Thanks for the recipe. I make yummy sourdough buns that my kids and I love but my husband does not feel the same way. So I will try this recipe for him. Much better than store bought buns. Thanks
I agree! Can you use whole grain spelt flour?
Absolutely. Just pay attention to your hydration rates, especially if you’re using freshly ground grain. You may need significantly more or less water. (My amounts have sometimes varied by up to 1/2 cup!)
Oh this recipe sounds so good! I am really excited to try it asap because we are having a cookout in just a few days.
don’t mixer can do this by hand?
Absolutely. Any bread recipes you see on this site can be mixed either by hand or by a mixer – I used to do bread exclusively by hand, but then switched to the mixer in recent years, so I typically type up my recipes using the mixer, since those directions are freshest in my mind as I type. 🙂
So, yes, absolutely you can make these by hand. Go for it! 🙂
Just wondering if you have tried to make them ahead and freezing them either before or after cooking?
I haven’t with these specifically, but I have done both of those options with lots of other homemade bread, so I would imagine either would work just fine!

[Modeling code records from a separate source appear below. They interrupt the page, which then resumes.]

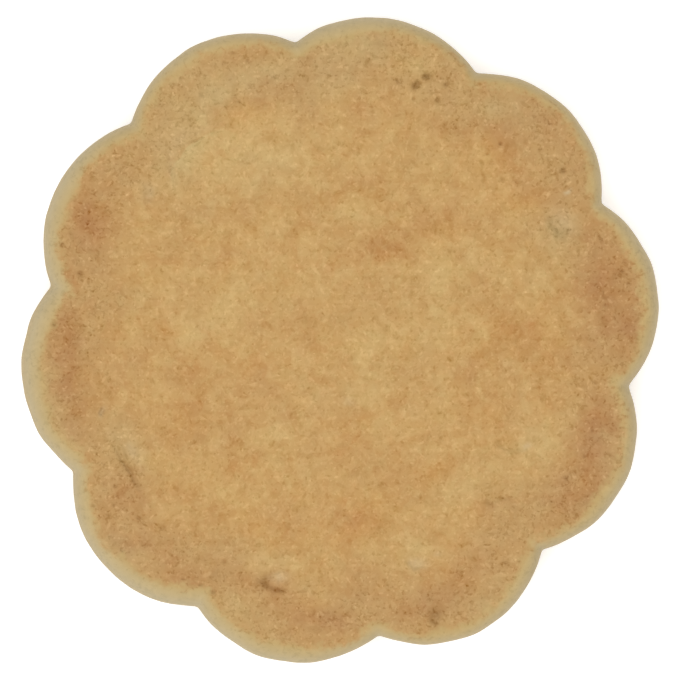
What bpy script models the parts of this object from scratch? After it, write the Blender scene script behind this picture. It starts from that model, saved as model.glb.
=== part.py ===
"""A flower shortbread cookie: one flat piece of baked dough with ten round lobes.

Lengths are written in millimetres and turned into metres when the mesh is made, +Z is up.
The origin is on the surface that the cookie lies on, under the middle of its box.
The flat browned face looks up, and the paler face lies below.
"""

import math

import bmesh
import bpy
import numpy as np

MM = 0.001

# Height of the browned face, and of the line where the side bulges out furthest.
THICKNESS = 7.5
WIDEST_HEIGHT = 3.4

# The side curves in by this much on its way down to the flat face that the cookie lies on.
FOOT_INSET = 1.8

# 2 gives an ellipse, and more gives a squarer shoulder.
SHOULDER_POWER = 2.3
FOOT_POWER = 2.0

# One row for each lobe: its direction in degrees from +X, how far its centre lies from the
# middle, its radius, and how far the side curves in from the widest line up to the face.
# The cutter's even 36 degree steps have been pushed about a little by handling and baking.
LOBES = (
    (9.9, 20.72, 12.45, 1.55),
    (46.0, 21.13, 12.36, 1.18),
    (81.0, 20.45, 13.13, 1.65),
    (116.0, 21.10, 12.73, 1.32),
    (150.2, 20.26, 12.93, 1.90),
    (188.3, 19.72, 13.27, 2.00),
    (224.9, 20.96, 12.67, 1.80),
    (258.9, 20.83, 12.78, 1.65),
    (294.8, 20.90, 12.37, 1.35),
    (332.8, 20.23, 12.62, 1.45),
)

# The valley between two lobes is sharp at the widest line and softer the further in it runs.
VALLEY_SOFTNESS = 0.12
VALLEY_SOFTNESS_PER_INSET = 0.10

# Dents of the browned face: place, length, width, turn of the length from +X, and depth.
# A dent's depth falls off from its middle as a bell curve of this steepness.
DENT_STEEPNESS = 1.5
DENTS = {
    "left groove": (-21.7, -13.0, 5.2, 1.2, -59, 0.28),
    "lower crescent": (-6.4, -24.7, 3.9, 2.6, -8, 0.30),
    "lower hollow": (7.8, -23.0, 2.4, 1.4, 0, 0.18),
    "deep pit": (9.9, -28.5, 1.9, 1.3, 80, 0.32),
    "long hollow": (16.6, -16.1, 4.6, 1.6, 14, 0.20),
    "short hollow": (17.5, -10.8, 4.0, 2.0, -3, 0.18),
    "right oval": (22.9, 12.1, 4.6, 3.1, -48, 0.20),
    "right hollow": (27.5, 4.8, 1.7, 1.2, 85, 0.16),
    "upper left dip": (-19.7, 15.4, 2.6, 1.8, 80, 0.12),
    "upper left band": (-17.2, 18.3, 4.2, 1.6, -83, 0.12),
    "left pit": (-24.4, -7.3, 1.4, 1.0, 75, 0.22),
    "top pit": (7.9, 26.3, 1.3, 1.1, 50, 0.40),
    "top twin pit": (9.0, 27.2, 1.4, 1.1, 0, 0.42),
    "upper right pit": (15.4, 19.8, 1.4, 1.1, 40, 0.16),
}

# The face isn't quite level: a few broad waves run over it, and finer ones round the outline.
# The face's relief fades out down the side with this power of the height.
WAVE_SEED = 7
WAVE_COUNT = 9
WAVE_LENGTHS = (8.0, 26.0)
WAVE_HEIGHT = 0.035
RELIEF_FADE_POWER = 2.0
OUTLINE_WAVES = 8
OUTLINE_WAVE_COUNTS = (14, 60)
OUTLINE_WAVE_HEIGHT = 0.012

# Spacing of the rings and points of the fine mesh, and the triangles left after thinning it.
RING_POINTS = 360
SIDE_STEPS_BELOW = 7
SIDE_STEPS_ABOVE = 9
FACE_STEP = 0.6
TRIANGLES = 9000
FLAT_TOLERANCE = 0.01

DOUGH_COLOUR = (0.552, 0.328, 0.130, 1.0)
DOUGH_ROUGHNESS = 0.8

random_source = np.random.RandomState(WAVE_SEED)


def random_waves(count, lowest, highest):
    """Return seeded rows of wave length or count, direction and phase."""
    size = random_source.uniform(lowest, highest, count)
    direction = random_source.uniform(0.0, math.pi, count)
    phase = random_source.uniform(0.0, 2.0 * math.pi, count)
    return list(zip(size, direction, phase))


FACE_WAVES = random_waves(WAVE_COUNT, *WAVE_LENGTHS)
EDGE_WAVES = random_waves(OUTLINE_WAVES, *OUTLINE_WAVE_COUNTS)


def side_inset(angle):
    """How far the side curves in above the widest line, in the given directions."""
    directions = [math.radians(row[0]) for row in LOBES]
    insets = [row[3] for row in LOBES]
    return np.interp(angle, directions, insets, period=2.0 * math.pi)


def outline(angle, inset):
    """Distance from the middle to the edge: the outer hull of the lobe circles, set in."""
    softness = VALLEY_SOFTNESS + VALLEY_SOFTNESS_PER_INSET * inset
    total = np.zeros_like(angle)
    for direction, reach, radius, _ in LOBES:
        turn = angle - math.radians(direction)
        half_chord = (radius - inset) ** 2 - (reach * np.sin(turn)) ** 2
        ahead = (np.cos(turn) > 0.0) & (half_chord > 0.0)
        hit = reach * np.cos(turn) + np.sqrt(np.maximum(half_chord, 0.0))
        total += np.where(ahead, np.exp(hit / softness), 0.0)
    distance = softness * np.log(total)
    for count, _, phase in EDGE_WAVES:
        distance += OUTLINE_WAVE_HEIGHT * np.sin(round(count) * angle + phase)
    return distance


def face_relief(x, y):
    """Height of the browned face above or below its own level at the given places."""
    height = np.zeros_like(x)
    for length, direction, phase in FACE_WAVES:
        along = x * math.cos(direction) + y * math.sin(direction)
        height += WAVE_HEIGHT * np.sin(2.0 * math.pi * along / length + phase)
    for dent_x, dent_y, length, width, turn, depth in DENTS.values():
        turn = math.radians(turn)
        along = (x - dent_x) * math.cos(turn) + (y - dent_y) * math.sin(turn)
        across = (y - dent_y) * math.cos(turn) - (x - dent_x) * math.sin(turn)
        reach = (2.0 * along / length) ** 2 + (2.0 * across / width) ** 2
        height -= depth * np.exp(-DENT_STEEPNESS * reach)
    return height


def ring(distance, angle, height):
    """Points of one ring, with the face's relief fading out down the side."""
    x = distance * np.cos(angle)
    y = distance * np.sin(angle)
    share = max(0.0, (height - WIDEST_HEIGHT) / (THICKNESS - WIDEST_HEIGHT))
    z = height + share ** RELIEF_FADE_POWER * face_relief(x, y)
    return np.column_stack((x, y, z))


def cookie_rings():
    """All rings, from the edge of the resting face up the side and in over the browned face."""
    angle = np.linspace(0.0, 2.0 * math.pi, RING_POINTS, endpoint=False)
    rings = []
    for step in range(SIDE_STEPS_BELOW):
        quarter = 0.5 * math.pi * step / SIDE_STEPS_BELOW
        inset = FOOT_INSET * (1.0 - math.sin(quarter) ** (2.0 / FOOT_POWER))
        height = WIDEST_HEIGHT * (1.0 - math.cos(quarter) ** (2.0 / FOOT_POWER))
        rings.append(ring(outline(angle, inset), angle, height))
    for step in range(SIDE_STEPS_ABOVE + 1):
        quarter = 0.5 * math.pi * step / SIDE_STEPS_ABOVE
        share = 1.0 - math.cos(quarter) ** (2.0 / SHOULDER_POWER)
        rise = math.sin(quarter) ** (2.0 / SHOULDER_POWER)
        height = WIDEST_HEIGHT + (THICKNESS - WIDEST_HEIGHT) * rise
        edge = outline(angle, side_inset(angle) * share)
        rings.append(ring(edge, angle, height))
    face_rings = round(float(edge.mean()) / FACE_STEP)
    for step in range(1, face_rings):
        rings.append(ring(edge * (1.0 - step / face_rings), angle, THICKNESS))
    return rings


def loft(name, rings):
    """Join the rings into one closed mesh, with a flat face below and a centre point on top."""
    mesh = bpy.data.meshes.new(name)
    shape = bmesh.new()
    loops = [[shape.verts.new(point) for point in points] for points in rings]
    for lower, upper in zip(loops, loops[1:]):
        for index in range(RING_POINTS):
            following = (index + 1) % RING_POINTS
            corners = (lower[index], lower[following], upper[following], upper[index])
            shape.faces.new(corners)
    middle = shape.verts.new((0.0, 0.0, rings[-1][:, 2].mean()))
    for index in range(RING_POINTS):
        shape.faces.new((loops[-1][index], loops[-1][(index + 1) % RING_POINTS], middle))
    shape.faces.new(list(reversed(loops[0])))
    bmesh.ops.triangulate(shape, faces=shape.faces)
    bmesh.ops.recalc_face_normals(shape, faces=shape.faces)
    shape.to_mesh(mesh)
    shape.free()
    return mesh


def thin_out(cookie):
    """Keep the triangles where the surface bends, and put the resting face back in its plane."""
    thinning = cookie.modifiers.new("thinning", "DECIMATE")
    thinning.ratio = TRIANGLES / len(cookie.data.polygons)
    thinning.use_collapse_triangulate = True
    bpy.context.view_layer.update()
    evaluated = cookie.evaluated_get(bpy.context.evaluated_depsgraph_get())
    cookie.data = bpy.data.meshes.new_from_object(evaluated)
    cookie.modifiers.remove(thinning)
    points = np.array([vertex.co for vertex in cookie.data.vertices])
    points[points[:, 2] < FLAT_TOLERANCE, 2] = 0.0
    middle = (points.min(axis=0) + points.max(axis=0)) / 2.0
    points[:, :2] -= middle[:2]
    cookie.data.vertices.foreach_set("co", (points * MM).ravel())
    cookie.data.update()


def dough_material():
    """Golden brown baked dough, dull and dry."""
    material = bpy.data.materials.new("baked dough")
    material.use_nodes = True
    shader = material.node_tree.nodes["Principled BSDF"]
    shader.inputs["Base Color"].default_value = DOUGH_COLOUR
    shader.inputs["Roughness"].default_value = DOUGH_ROUGHNESS
    shader.inputs["Metallic"].default_value = 0.0
    return material


def main():
    for old in list(bpy.data.objects):
        bpy.data.objects.remove(old)
    parts = bpy.data.collections.new("flower shortbread cookie")
    bpy.context.scene.collection.children.link(parts)
    cookie = bpy.data.objects.new("cookie", loft("cookie", cookie_rings()))
    parts.objects.link(cookie)
    thin_out(cookie)
    cookie.data.materials.clear()
    cookie.data.materials.append(dough_material())
    cookie.data.shade_smooth()


main()
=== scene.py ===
"""The looks of a flower shortbread cookie, seen from straight above its browned face.

The cookie's outline, side and waves repeat the named values of the solid's source. On top of
them come the dents' walls, the pits, the crumb's fine relief, the browning and the pale side.
The paint holds painted shade in the pits, in the pores and on the dents' steep walls, and
painted light on the dents' lit walls and down the steep side.
Lengths are in millimetres and are turned into metres when the mesh is made.
"""
import math

import bmesh
import bpy
import numpy as np
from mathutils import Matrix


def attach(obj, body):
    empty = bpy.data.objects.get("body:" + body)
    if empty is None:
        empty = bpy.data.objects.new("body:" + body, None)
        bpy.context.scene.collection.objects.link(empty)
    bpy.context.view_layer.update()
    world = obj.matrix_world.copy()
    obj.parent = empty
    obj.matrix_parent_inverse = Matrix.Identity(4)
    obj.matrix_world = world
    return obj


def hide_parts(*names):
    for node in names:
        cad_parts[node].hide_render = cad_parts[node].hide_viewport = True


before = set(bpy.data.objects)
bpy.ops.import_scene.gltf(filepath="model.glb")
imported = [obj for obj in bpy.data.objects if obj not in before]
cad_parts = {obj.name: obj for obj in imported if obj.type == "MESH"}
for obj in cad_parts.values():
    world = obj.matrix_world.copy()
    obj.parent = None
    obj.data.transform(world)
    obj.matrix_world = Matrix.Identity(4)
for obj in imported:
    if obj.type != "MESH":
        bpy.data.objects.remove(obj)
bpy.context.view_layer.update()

MM = 0.001

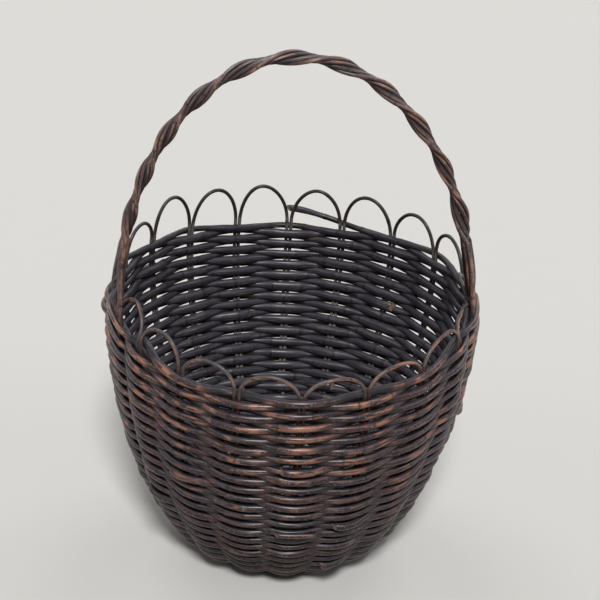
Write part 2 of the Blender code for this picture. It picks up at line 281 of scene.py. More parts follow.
def body_outline():
    """Radius and height: the dome is D (1 - s s)(1 - s s), the wall is a cubic Bezier curve."""
    share = np.linspace(0.0, 1.0, DOME_POINTS, endpoint=False)
    dome = BASE_HEIGHT + BASE_DOME * (1 - share**2) ** 2
    t = np.linspace(0.0, 1.0, CURVE_POINTS)[:, None]
    corners = np.array([
        [FLOOR_RADIUS, BASE_HEIGHT],
        [FLOOR_RADIUS + BASE_TURN, BASE_HEIGHT],
        [RIM_RADIUS + BELLY_OUT, RIM_HEIGHT - BELLY_DROP],
        [RIM_RADIUS, RIM_HEIGHT],
    ])
    weights = np.hstack([(1 - t) ** 3, 3 * (1 - t) ** 2 * t, 3 * (1 - t) * t**2, t**3])
    outline = np.vstack([np.stack([share * FLOOR_RADIUS, dome], axis=1), weights @ corners])
    return distances(outline), outline


LENGTHS, OUTLINE = body_outline()
SLOPES = np.gradient(OUTLINE, LENGTHS, axis=0)
RIM = LENGTHS[-1]
print("from the base's centre to the rim:", round(RIM * 1000, 1), "mm along the outline")

# %% [markdown]
# A point of the basket is then three numbers: an angle round it, a length along the outline, and
# how far it stands off the wall. The stakes stand at nearly even angles, closest together at the
# rear left, and the rim rises towards the handle.

# %% Points on the wall
RIM_SADDLE = 0.012
STAKE_COUNT = 19
STAKE_ORIGIN = math.radians(171.5)
STAKE_CROWDING = math.radians(4.3)
CROWDING_TURN = math.radians(23.6)


def stake_angle(number):
    """Turns evenly with the stake's number, less a cosine that crowds those at the rear left."""
    even = STAKE_ORIGIN + 2 * np.pi * np.asarray(number, float) / STAKE_COUNT
    return even - STAKE_CROWDING * np.cos(even - CROWDING_TURN)


def profile(length):
    """Radius, height and the outline's direction there, carried on straight above the rim."""
    inside = np.clip(length, 0.0, RIM)
    radius, height = (np.interp(inside, LENGTHS, OUTLINE[:, axis]) for axis in (0, 1))
    run, rise = (np.interp(inside, LENGTHS, SLOPES[:, axis]) for axis in (0, 1))
    beyond = np.asarray(length) - inside
    return radius + beyond * run, height + beyond * rise, run, rise


def on_body(angle, length, out=0.0, along=0.0):
    """The outline turned to the angle. Out moves a point off the wall, along moves it round."""
    radius, height, run, rise = profile(length)
    lift = RIM_SADDLE * np.minimum(height / RIM_HEIGHT, 1.0) ** 2 * np.sin(angle) ** 2
    reach = radius + out * rise
    return np.stack(np.broadcast_arrays(
        reach * np.sin(angle) + along * np.cos(angle),
        reach * np.cos(angle) - along * np.sin(angle),
        height + lift - out * run,
    ), axis=-1)


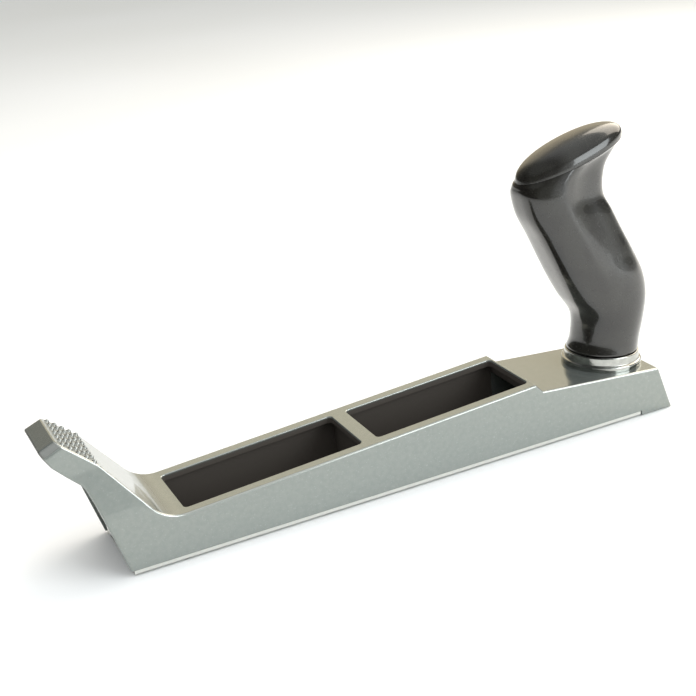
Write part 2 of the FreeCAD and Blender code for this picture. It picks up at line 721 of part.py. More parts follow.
def make_tension_screw():
    """The slotted jack screw, drawn about Z with its head's underside at z = 0, laid along x."""
    body = doc.addObject("PartDesign::Body", "tension_screw")
    under_head = "(Sizes.hook_front - Sizes.screw_head_gap)"
    tip = "Sizes.web_start - Sizes.screw_tip_gap - %s" % under_head
    section = new_sketch(body, "screw_section", "XZ_Plane")
    add_outline(section, [
        ("0", "-Sizes.screw_head_height"),
        ("Sizes.screw_head_radius", "-Sizes.screw_head_height"),
        ("Sizes.screw_head_radius", "0"),
        ("Sizes.screw_radius", "0"),
        ("Sizes.screw_radius", "%s - Sizes.screw_chamfer" % tip),
        ("Sizes.screw_radius - Sizes.screw_chamfer", tip),
        ("0", tip),
    ])
    revolve(body, "screw_turning", section)
    head_top = -size("Sizes.screw_head_height")

    def head_rim(edge):
        box = edge.BoundBox
        return edge.Length > 10 and abs(box.ZMax - head_top) < 0.01 and box.ZLength < 0.01

    round_edges(body, "head_round", head_rim, "Sizes.screw_head_height / 4")
    slot = new_sketch(body, "slot_outline", "XZ_Plane")
    add_outline(slot, [
        ("-Sizes.screw_slot_width / 2", "-Sizes.screw_head_height - 1"),
        ("Sizes.screw_slot_width / 2", "-Sizes.screw_head_height - 1"),
        ("Sizes.screw_slot_width / 2", "Sizes.screw_slot_depth - Sizes.screw_head_height"),
        ("-Sizes.screw_slot_width / 2", "Sizes.screw_slot_depth - Sizes.screw_head_height"),
    ])
    add_feature(body, "Pocket", "slot", slot, "3 * Sizes.screw_head_radius", symmetric=True)
    place(body, under_head, "Sizes.screw_height", "90")
    return body


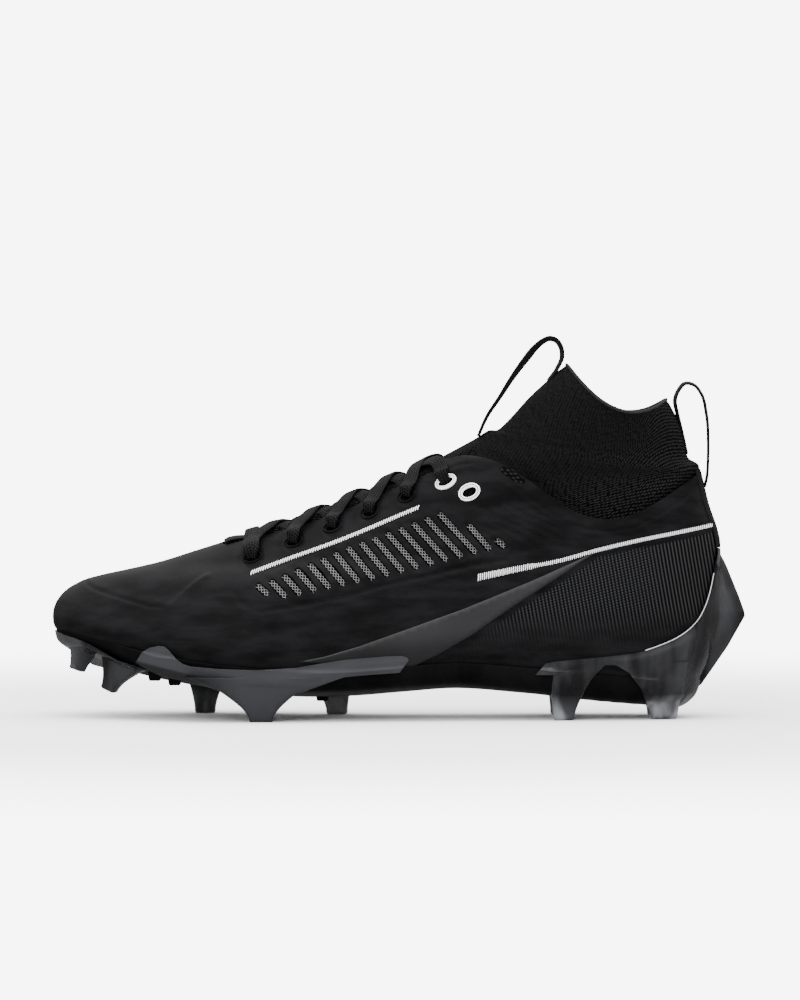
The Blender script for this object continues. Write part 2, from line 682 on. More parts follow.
def skin_relief(grid):
    """Outward shift of the skin, in metres: soft seams, borders, dimples and hand-made unevenness."""
    x, y, z = np.moveaxis(grid, -1, 0)
    outer = y < CENTRE[1]
    shift = sum(height * bell(line_distance(x, z, line), width * MM) for line, height, width in RELIEF)
    shift += 0.3 * bell(line_distance(x, z, SIDE_RIDGE), 1.6 * MM) * outer
    for number, (ex, ez) in enumerate(EYELET_POINTS):
        away = np.hypot(x - ex, z - ez)
        if number < LOW_EYELETS:
            shift += -0.75 * bell(away, 3.6 * MM) + 0.35 * bell(away - 4.9 * MM, 1.0 * MM)
        else:
            shift += -0.3 * bell(away, 5.0 * MM)
    rows = np.minimum.reduce([line_distance(x, z, vent_ends(i)) for i in range(VENT_COUNT)])
    shift += outer * (0.28 * bell(rows - 2.0 * MM, 0.9 * MM) - 0.3 * bell(rows, 1.5 * MM))
    toe_edge = side_points(TOE_BAND[1:10])
    over = z - np.interp(x, *toe_edge.T)
    front = soft_step(x, along(0.135), along(0.1))
    shift += front * soft_step(over, -1.6 * MM, 0.2 * MM) * soft_step(over, 13 * MM, 3 * MM)
    shift += 1.5 * bell(np.hypot(x - along(0.026), z - 0.34 * COLLAR_HEIGHT), 9.5 * MM)
    shift -= 0.35 * soft_step(panel_depth(x, z), 0, 1.2 * MM)
    waves = (
        np.sin(x * 95 + z * 40 + 0.6) * np.sin(z * 120 - x * 30 + 1.1)
        + 0.6 * np.sin(x * 210 - z * 160 + 2.0) * np.sin(z * 260 + x * 70)
    )
    creased = bell(np.hypot(x - along(0.70), (z - 0.53 * COLLAR_HEIGHT) * 1.3), 16 * MM)
    creases = np.sin(x * 900 + z * 1500 + 2 * np.sin(z * 300))
    return (shift + 0.14 * waves + 0.22 * creased * creases) * MM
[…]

I just wanted to tell you how much my family has enjoyed this recipe. I had tried other hamburger bun recipes and they never came out quite right. These turned out beautifully and we so tasty. I hope you don’t mind, but I liked the recipe so much I thought I’d share it in one of my blog posts. You can check it out here: https://gatherlovegrow.wordpress.com/2016/03/31/making-bread-for-beginners/
Have a great day and thanks again for this great addition to my recipe box!